Paul Goble
Staunton, August 9 – The embargo on the export of grain Vladimir Putin has announced will hurt Russia’s image as a reliable supplier to the world, Moscow experts say. Moreover, they say, it will not necessarily keep bread prices down as Putin said but rather may allow Russian companies and officials to profit through the sale of grain later after prices rise.
At the end of July, Russia’s agriculture ministry said that Moscow had no plans to impose an export embargo on grain despite indications of a serious decline in the size of the crop because of the drought and despite already dramatic increases in the price of bread and other products in some regions.
But then, last week, Putin called for and the Russian government imposed a temporary embargo on the export of grain for the period August 15 through December 31 in order to ensure that there would be enough grain for the domestic market to prevent any further increases in bread prices.
In the days since then, Russian news outlets have been discussing “the pluses and minuses” of this measure, with almost everyone agreeing that it will have an impact on Russia’s reputation as a reliable supplier to world markets but with sharp disagreements on whether it will keep prices down or only allow Russian exporters to make exorbitant profits later.
Although it might seem logical that limiting exports would keep domestic prices lower, Anzhela Druzhinina writes in today’s “Novyye izvestiya,” such a step will not necessarily have that effect. Not only are production declines extremely large, but efforts to maintain reserves will limit the amount of grain on the market (www.newizv.ru/news/2010-08-09/131050/).
The situation in Ukraine, which imposed an embargo last week as well, shows how that might work. There, prices continued to rise after the announcement, a pattern that is at least possible if not certain in at least some parts of Russia. To the extent that is true, the populist impulse behind the embargo will not be realized.

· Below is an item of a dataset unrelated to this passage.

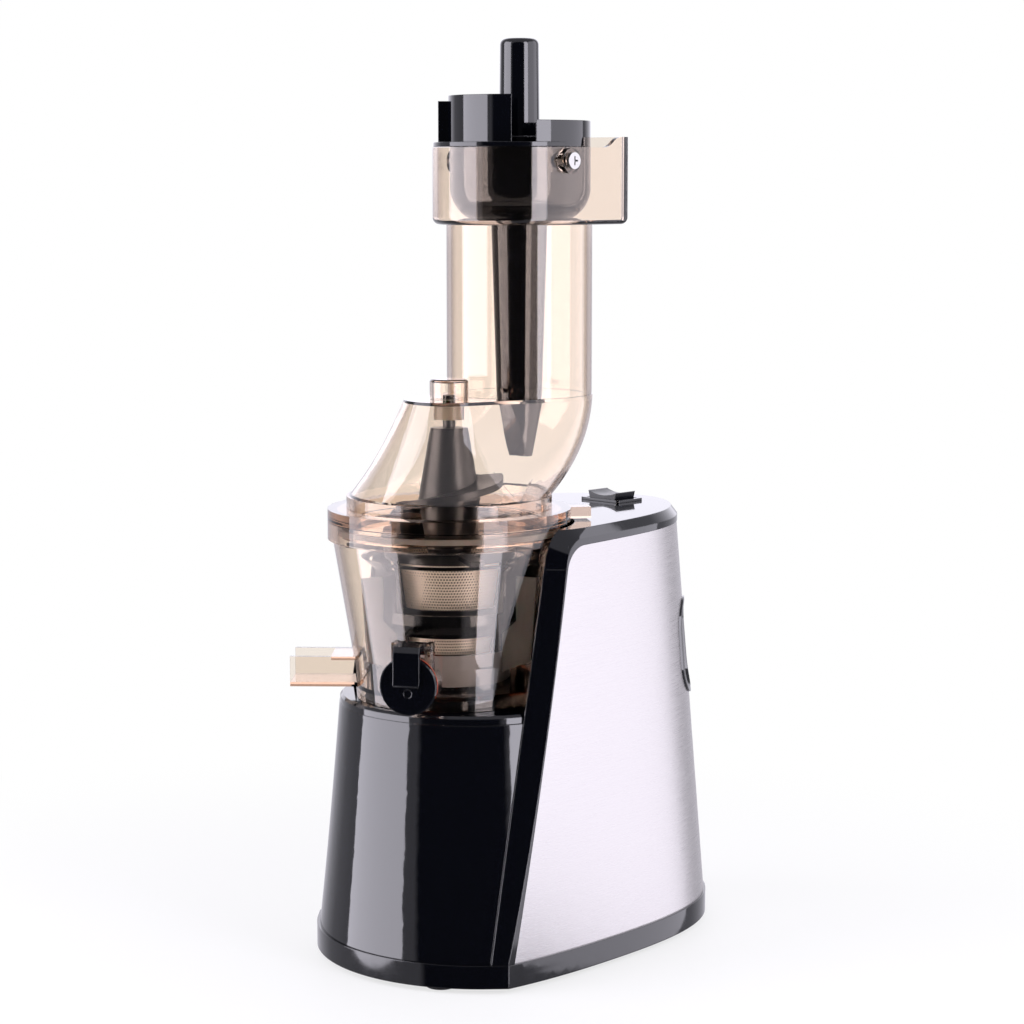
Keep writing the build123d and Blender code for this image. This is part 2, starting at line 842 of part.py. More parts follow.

One expert, Agvan Mikayelyan, the head of the Finekspertiza Center, said that there may be “a more complex” set of calculations lying behind what Putin has done. The announcement of the embargo has led to a price rise in the West, and prices there won’t fall anytime soon. Consequently, Moscow may hope to sell the grain it isn’t exporting now for even more.
That possibility, he told Druzhinina, is certainly suggested by the remark of First Vice Prime Minister Igor Shuvalov who said just after the embargo was announced that the measure “could be reviewed” after the harvest is in. Moreover, Putin himself stressed that the embargo was a “temporary” measure.
Writing in “Politcom.ru” today, commentator Ivan Yartsev suggests that the embargo will not prevent Russians from facing rising prices at home, although he says they will not be the only ones to suffer. Others include exporters who will now have to pay penalties for contracts concluded earlier that they cannot meet (www.politcom.ru/10537.html).
At the same time, Yartsev continued, there will be some beneficiaries of Putin’s action: speculators both directly in the market place and in the stock exchanges. Officials may threaten to investigate such people for collusion, he said, but under Russian conditions nothing will come of such threats, at least anytime soon.
But what is especially disturbing, in addition to the possibility that more Russians will suffer from rising prices while Russian speculators will reap large profits, is that the embargo is likely to cast a shadow on next year’s crops, even if it is lifted on December 31 as Moscow now suggests.
That is because, Vladimir Plotnikov, the Federation council member who is a leader of Russian farmers, told “Krestyanskiye vedomosti,” Russian agriculture acts on the basis of “inertia.” Consequently, there is a very real chance that planting for next year will reflect conditions now, even if those will change (www.agronews.ru/newsshow.php?NId=60646).
At the very least, Putin’s announcement of the embargo resembles some of his other proposals: They have not been thoroughly coordinated or carefully thought through, or they conceal their real purposes behind language intended to suggest that he is in fact acting in the best interests of the Russian people.